Мисс Уоррен, пошатываясь, шла по поезду. Ей было трудно держаться за поручни правой рукой: все еще болело плечо, хотя она уже просидела почти два часа в коридоре вагона третьего класса. У нее была такая слабость, как будто ее избили; хмель еще не вышел из головы, ей с трудом удавалось привести в порядок свои мысли, но она нюхом чувствовала подлинный аромат охоты. За десять лет репортерской работы, за десять лет корреспонденции о женских правах, изнасилованиях, убийствах она никогда так не приближалась к чрезвычайному сообщению на первой полосе; материал этот не для грошовых газет, за владение им даже сам корреспондент «Таймc» пожертвовал бы годом жизни. «Далеко не всякий сумел бы так воспользоваться подходящим моментом, как я, — гордо подумала она, — да еще и пьяная была». Она шла, шатаясь, вдоль вереницы купе первого класса с гордо поднятой головой, словно на ней была надета съехавшая набок корона.
Удача сопутствовала ей. Из одного купе вышел человек, он направился в уборную, и когда она прижалась спиной к окну, чтобы пропустить его, то заметила, что тот самый мужчина в плаще дремлет в углу, а в купе никого больше нет. Тут мужчина поднял глаза и увидел в дверях мисс Уоррен, слегка покачивающуюся взад и вперед.

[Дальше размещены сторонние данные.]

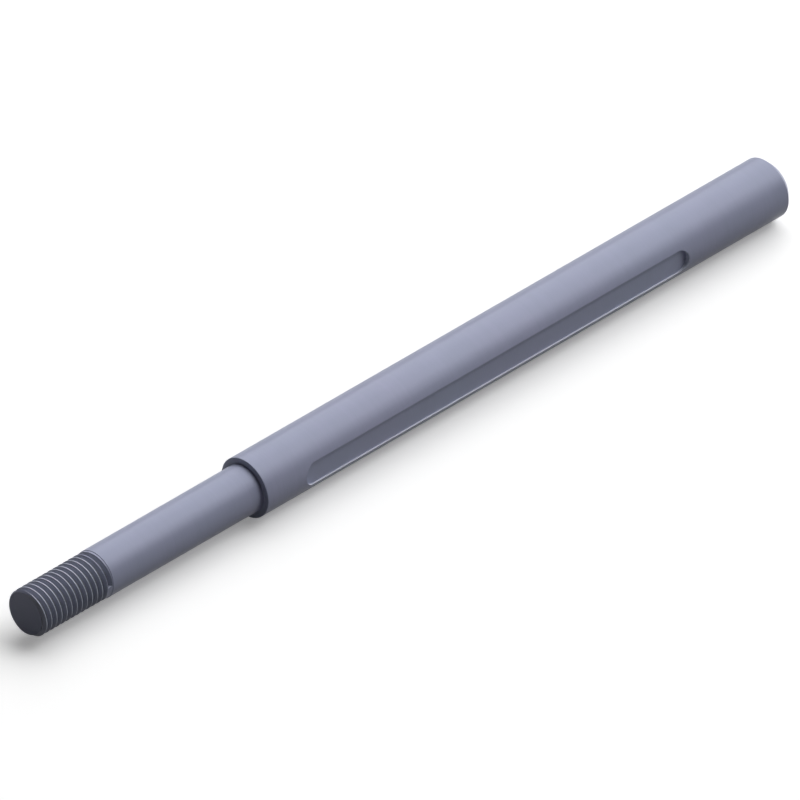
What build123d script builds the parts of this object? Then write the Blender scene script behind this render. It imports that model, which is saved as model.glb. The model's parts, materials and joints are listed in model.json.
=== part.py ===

— Можно войти? — спросила она. — Я села в Кёльне и не могу найти места. — Голос ее был низкий, почти мягкий, словно она уговаривала любимую собаку войти в камеру, где ее усыпят.
— Место занято.
— Только на минутку, просто дать ногам отдых. Я так рада, что вы говорите по-английски. Мне всегда страшно путешествовать в поезде, где нет никого, кроме кучи иностранцев. Ведь человеку может что-то потребоваться ночью, правда? — Она натянуто улыбнулась. — По-моему, вы врач.
— Был когда-то врачом.
— И вы направляетесь в Белград?
С чувством недоумения он украдкой взглянул на нее, взгляд его остался незамеченным, и он внимательно оглядел ее коренастую, обтянутую твидом фигуру, слегка наклонившуюся вперед, блеск кольца с печаткой, раскрасневшееся от нетерпения лицо.
— Нет, — ответил он, — нет. Ближе.
— Я еду только до Вены, — сказала мисс Уоррен.
— Почему вы подумали?.. — медленно произнёс он, сомневаясь, правильно ли поступает, задавая этот вопрос; он не привык к опасности в облике английской старой девы, слегка пьяной от джина, — он чувствовал, что джином пахнет по всему вагону.
Рискованные положения, в которых ему приходилось бывать раньше, предупреждали его, что следует лишь наклонить голову, быстро помахать пальцем или просто солгать. Мисс Уоррен тоже заколебалась, и ее колебание было для него подобно искре надежды у заключенного в тюрьму.